The next morning we took a token cheesy matching leathers team photo in our room before leaving!
We rode north to the coast then took the motorway which runs from Santander to Bilbao, it was easy riding and the sun was out although the blustery wind remained. We made Bilbao in good time and had a long wait on the docks before we were allowed to board the ferry.
Eventually we boarded and went through the cabin allocation ritual again. As the ship left Bilbao it was still calm and sunny but Jules had been tucking into the seasickness pills since we'd first arrived at the docks in preparation for what we knew was to come! We had a nice time watching the goings on from the top of the ship as she departed.

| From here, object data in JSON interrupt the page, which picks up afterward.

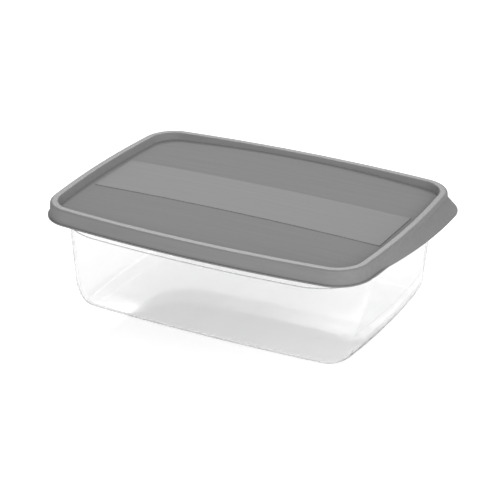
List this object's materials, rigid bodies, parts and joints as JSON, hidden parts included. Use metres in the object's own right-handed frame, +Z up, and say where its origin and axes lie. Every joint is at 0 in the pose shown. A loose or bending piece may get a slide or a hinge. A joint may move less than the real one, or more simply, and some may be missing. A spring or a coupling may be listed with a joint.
{
  "type": "food storage container",
  "caption": "Clear rectangular food storage tub with tapered walls and rounded corners, under a grey lid with a sunk panel, a raised strip and a lift tab.",
  "frame": {"origin": "middle of the tub's flat underside", "axes": "+X along the long sides, towards the lift tab; +Z up; +Y completes the right hand"},
  "size_m": [0.2483, 0.171, 0.076],
  "materials": {
    "clear_plastic": "clear, slightly frosted",
    "grey_plastic": "satin"
  },
  "bodies": {
    "root": {"tub": "clear_plastic", "lid": "grey_plastic"}
  },
  "joints": []
}
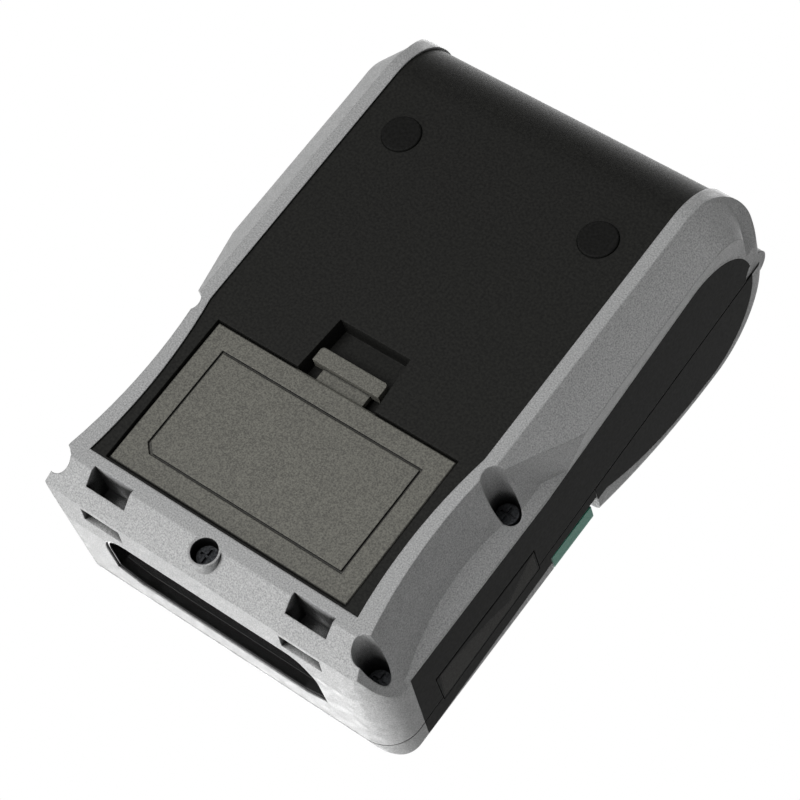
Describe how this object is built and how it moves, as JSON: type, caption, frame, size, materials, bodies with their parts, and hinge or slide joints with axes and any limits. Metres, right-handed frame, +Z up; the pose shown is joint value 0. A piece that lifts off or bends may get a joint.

Then it was back into the rough weather ritual during the return crossing. Jules managed a bit better this time and sent me to forage for food for her to eat without the risk of leaving the cabin too often!
She did manage the odd foray into the outside world though!
We docked in Portsmouth in the evening, it was dark but not raining and we just pushed on back up to Manchester and the oasis that was Jules place. I chilled out there the next day then bimbled back to Scotland.
It was a bit of a crazy idea to go all that way for such a short stay and at that time of year but the abiding memories are of a fun trip, some beautiful scenery and great company.